TASK DESCRIPTION
Repeat each line word for word.

Records from a dataset
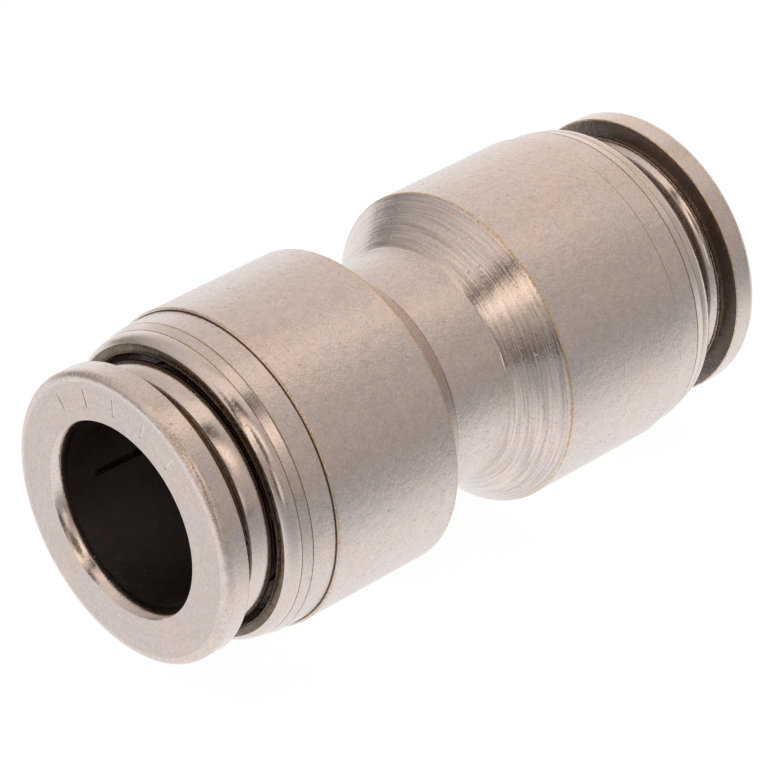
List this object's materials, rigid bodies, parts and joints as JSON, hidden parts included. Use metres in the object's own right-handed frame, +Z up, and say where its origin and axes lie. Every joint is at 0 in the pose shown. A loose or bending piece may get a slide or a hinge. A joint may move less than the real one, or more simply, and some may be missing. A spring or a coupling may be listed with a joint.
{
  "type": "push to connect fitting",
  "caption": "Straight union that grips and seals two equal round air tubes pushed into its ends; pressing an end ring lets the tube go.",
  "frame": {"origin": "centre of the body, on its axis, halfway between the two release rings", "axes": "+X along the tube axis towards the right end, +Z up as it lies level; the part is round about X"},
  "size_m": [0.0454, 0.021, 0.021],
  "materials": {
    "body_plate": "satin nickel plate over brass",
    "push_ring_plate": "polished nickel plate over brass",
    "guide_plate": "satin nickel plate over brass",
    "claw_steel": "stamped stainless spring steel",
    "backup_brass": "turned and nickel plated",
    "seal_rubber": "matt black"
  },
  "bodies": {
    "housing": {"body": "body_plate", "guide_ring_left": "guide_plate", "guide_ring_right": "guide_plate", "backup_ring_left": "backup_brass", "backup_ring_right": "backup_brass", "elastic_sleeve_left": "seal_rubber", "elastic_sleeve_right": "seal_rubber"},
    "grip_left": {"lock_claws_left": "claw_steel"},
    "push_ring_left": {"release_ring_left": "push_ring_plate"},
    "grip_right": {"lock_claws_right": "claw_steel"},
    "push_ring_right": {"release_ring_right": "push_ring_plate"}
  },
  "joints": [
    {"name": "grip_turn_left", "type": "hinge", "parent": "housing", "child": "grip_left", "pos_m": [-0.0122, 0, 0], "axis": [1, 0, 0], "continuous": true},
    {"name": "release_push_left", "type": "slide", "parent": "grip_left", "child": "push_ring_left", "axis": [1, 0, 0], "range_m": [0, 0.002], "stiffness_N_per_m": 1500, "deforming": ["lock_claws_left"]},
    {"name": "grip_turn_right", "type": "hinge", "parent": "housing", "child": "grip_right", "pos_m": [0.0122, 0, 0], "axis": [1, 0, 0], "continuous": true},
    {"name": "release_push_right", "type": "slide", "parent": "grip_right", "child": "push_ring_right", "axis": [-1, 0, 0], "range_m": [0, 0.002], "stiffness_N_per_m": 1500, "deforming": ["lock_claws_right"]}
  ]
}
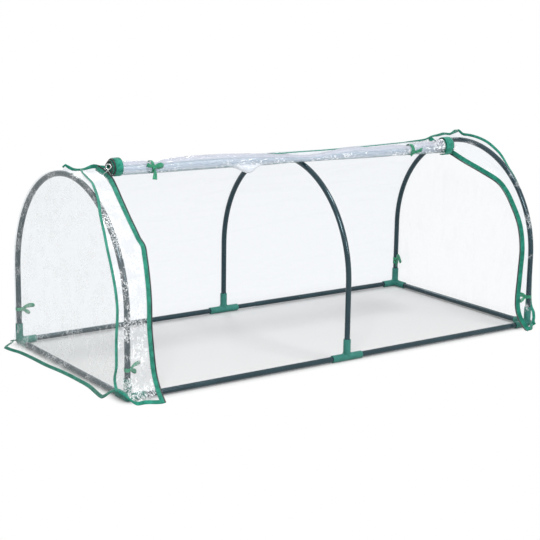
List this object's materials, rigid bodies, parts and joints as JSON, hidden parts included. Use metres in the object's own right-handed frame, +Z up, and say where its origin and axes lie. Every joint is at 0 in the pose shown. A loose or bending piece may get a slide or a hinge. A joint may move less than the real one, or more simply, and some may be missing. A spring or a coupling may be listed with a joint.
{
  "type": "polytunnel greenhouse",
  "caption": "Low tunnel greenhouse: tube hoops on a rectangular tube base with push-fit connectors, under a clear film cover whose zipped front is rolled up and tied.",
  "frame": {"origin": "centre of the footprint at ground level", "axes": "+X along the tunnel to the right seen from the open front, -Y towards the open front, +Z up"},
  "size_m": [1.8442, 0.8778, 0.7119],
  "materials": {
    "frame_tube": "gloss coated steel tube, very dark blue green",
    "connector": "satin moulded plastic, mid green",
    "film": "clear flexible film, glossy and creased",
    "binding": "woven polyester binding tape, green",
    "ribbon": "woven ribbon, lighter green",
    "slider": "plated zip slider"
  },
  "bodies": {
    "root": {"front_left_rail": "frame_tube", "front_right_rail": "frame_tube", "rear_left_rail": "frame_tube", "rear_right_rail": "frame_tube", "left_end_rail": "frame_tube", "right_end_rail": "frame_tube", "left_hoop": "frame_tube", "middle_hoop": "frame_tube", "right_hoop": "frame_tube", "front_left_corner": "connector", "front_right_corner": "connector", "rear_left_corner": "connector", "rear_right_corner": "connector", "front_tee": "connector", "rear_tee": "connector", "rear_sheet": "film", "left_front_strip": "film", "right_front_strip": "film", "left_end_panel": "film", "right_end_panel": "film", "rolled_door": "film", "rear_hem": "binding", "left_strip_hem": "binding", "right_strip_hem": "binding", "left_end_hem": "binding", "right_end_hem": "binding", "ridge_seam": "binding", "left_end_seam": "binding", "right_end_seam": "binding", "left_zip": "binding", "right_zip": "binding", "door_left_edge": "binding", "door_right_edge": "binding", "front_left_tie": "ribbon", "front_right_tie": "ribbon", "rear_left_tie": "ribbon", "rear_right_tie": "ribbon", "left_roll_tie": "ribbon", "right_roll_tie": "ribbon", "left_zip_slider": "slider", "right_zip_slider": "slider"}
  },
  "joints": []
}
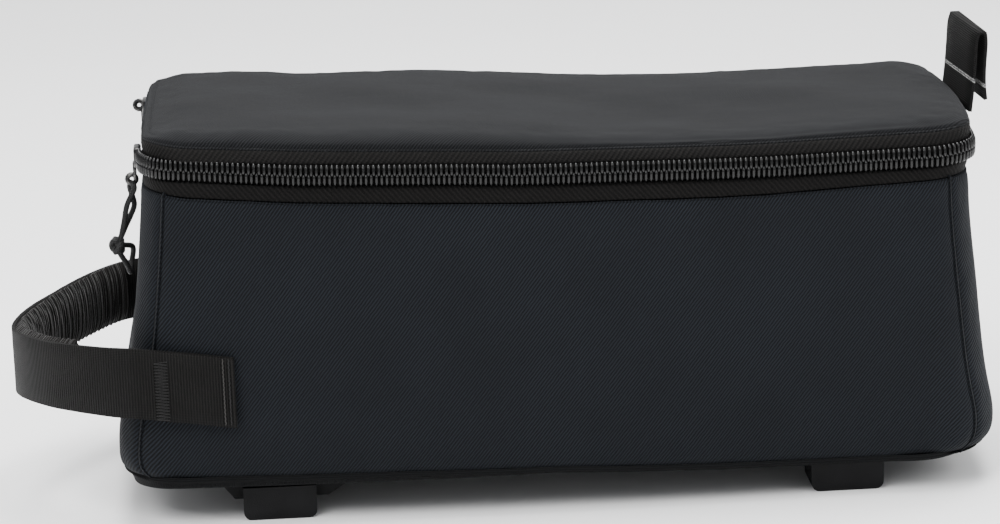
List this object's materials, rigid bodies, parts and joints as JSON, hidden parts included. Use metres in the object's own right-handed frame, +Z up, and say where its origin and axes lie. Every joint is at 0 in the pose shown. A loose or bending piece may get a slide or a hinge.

SOLVED EXERCISE
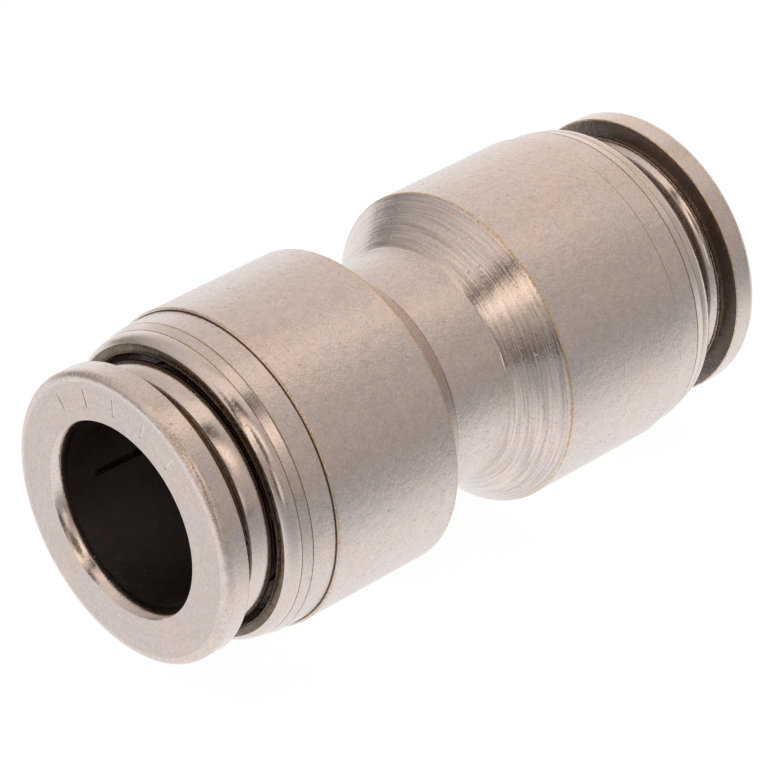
List this object's materials, rigid bodies, parts and joints as JSON, hidden parts included. Use metres in the object's own right-handed frame, +Z up, and say where its origin and axes lie. Every joint is at 0 in the pose shown. A loose or bending piece may get a slide or a hinge. A joint may move less than the real one, or more simply, and some may be missing. A spring or a coupling may be listed with a joint.
{
  "type": "push to connect fitting",
  "caption": "Straight union that grips and seals two equal round air tubes pushed into its ends; pressing an end ring lets the tube go.",
  "frame": {"origin": "centre of the body, on its axis, halfway between the two release rings", "axes": "+X along the tube axis towards the right end, +Z up as it lies level; the part is round about X"},
  "size_m": [0.0454, 0.021, 0.021],
  "materials": {
    "body_plate": "satin nickel plate over brass",
    "push_ring_plate": "polished nickel plate over brass",
    "guide_plate": "satin nickel plate over brass",
    "claw_steel": "stamped stainless spring steel",
    "backup_brass": "turned and nickel plated",
    "seal_rubber": "matt black"
  },
  "bodies": {
    "housing": {"body": "body_plate", "guide_ring_left": "guide_plate", "guide_ring_right": "guide_plate", "backup_ring_left": "backup_brass", "backup_ring_right": "backup_brass", "elastic_sleeve_left": "seal_rubber", "elastic_sleeve_right": "seal_rubber"},
    "grip_left": {"lock_claws_left": "claw_steel"},
    "push_ring_left": {"release_ring_left": "push_ring_plate"},
    "grip_right": {"lock_claws_right": "claw_steel"},
    "push_ring_right": {"release_ring_right": "push_ring_plate"}
  },
  "joints": [
    {"name": "grip_turn_left", "type": "hinge", "parent": "housing", "child": "grip_left", "pos_m": [-0.0122, 0, 0], "axis": [1, 0, 0], "continuous": true},
    {"name": "release_push_left", "type": "slide", "parent": "grip_left", "child": "push_ring_left", "axis": [1, 0, 0], "range_m": [0, 0.002], "stiffness_N_per_m": 1500, "deforming": ["lock_claws_left"]},
    {"name": "grip_turn_right", "type": "hinge", "parent": "housing", "child": "grip_right", "pos_m": [0.0122, 0, 0], "axis": [1, 0, 0], "continuous": true},
    {"name": "release_push_right", "type": "slide", "parent": "grip_right", "child": "push_ring_right", "axis": [-1, 0, 0], "range_m": [0, 0.002], "stiffness_N_per_m": 1500, "deforming": ["lock_claws_right"]}
  ]
}
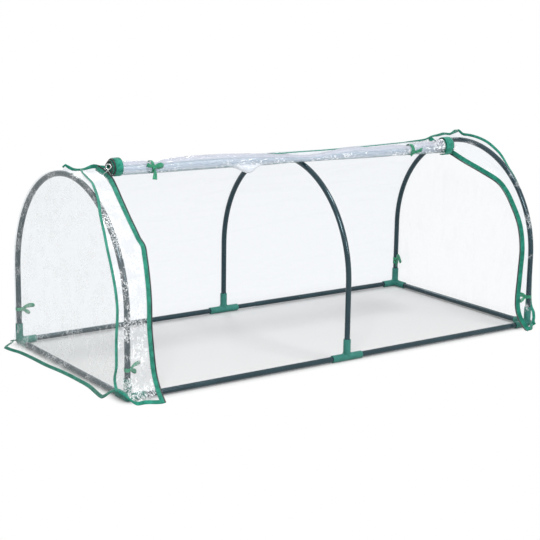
List this object's materials, rigid bodies, parts and joints as JSON, hidden parts included. Use metres in the object's own right-handed frame, +Z up, and say where its origin and axes lie. Every joint is at 0 in the pose shown. A loose or bending piece may get a slide or a hinge. A joint may move less than the real one, or more simply, and some may be missing. A spring or a coupling may be listed with a joint.
{
  "type": "polytunnel greenhouse",
  "caption": "Low tunnel greenhouse: tube hoops on a rectangular tube base with push-fit connectors, under a clear film cover whose zipped front is rolled up and tied.",
  "frame": {"origin": "centre of the footprint at ground level", "axes": "+X along the tunnel to the right seen from the open front, -Y towards the open front, +Z up"},
  "size_m": [1.8442, 0.8778, 0.7119],
  "materials": {
    "frame_tube": "gloss coated steel tube, very dark blue green",
    "connector": "satin moulded plastic, mid green",
    "film": "clear flexible film, glossy and creased",
    "binding": "woven polyester binding tape, green",
    "ribbon": "woven ribbon, lighter green",
    "slider": "plated zip slider"
  },
  "bodies": {
    "root": {"front_left_rail": "frame_tube", "front_right_rail": "frame_tube", "rear_left_rail": "frame_tube", "rear_right_rail": "frame_tube", "left_end_rail": "frame_tube", "right_end_rail": "frame_tube", "left_hoop": "frame_tube", "middle_hoop": "frame_tube", "right_hoop": "frame_tube", "front_left_corner": "connector", "front_right_corner": "connector", "rear_left_corner": "connector", "rear_right_corner": "connector", "front_tee": "connector", "rear_tee": "connector", "rear_sheet": "film", "left_front_strip": "film", "right_front_strip": "film", "left_end_panel": "film", "right_end_panel": "film", "rolled_door": "film", "rear_hem": "binding", "left_strip_hem": "binding", "right_strip_hem": "binding", "left_end_hem": "binding", "right_end_hem": "binding", "ridge_seam": "binding", "left_end_seam": "binding", "right_end_seam": "binding", "left_zip": "binding", "right_zip": "binding", "door_left_edge": "binding", "door_right_edge": "binding", "front_left_tie": "ribbon", "front_right_tie": "ribbon", "rear_left_tie": "ribbon", "rear_right_tie": "ribbon", "left_roll_tie": "ribbon", "right_roll_tie": "ribbon", "left_zip_slider": "slider", "right_zip_slider": "slider"}
  },
  "joints": []
}
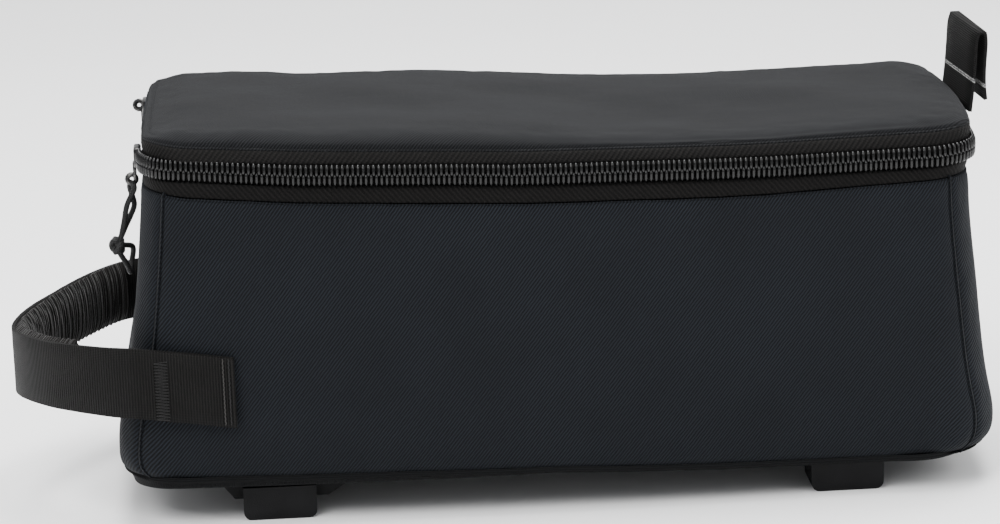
List this object's materials, rigid bodies, parts and joints as JSON, hidden parts included. Use metres in the object's own right-handed frame, +Z up, and say where its origin and axes lie. Every joint is at 0 in the pose shown. A loose or bending piece may get a slide or a hinge.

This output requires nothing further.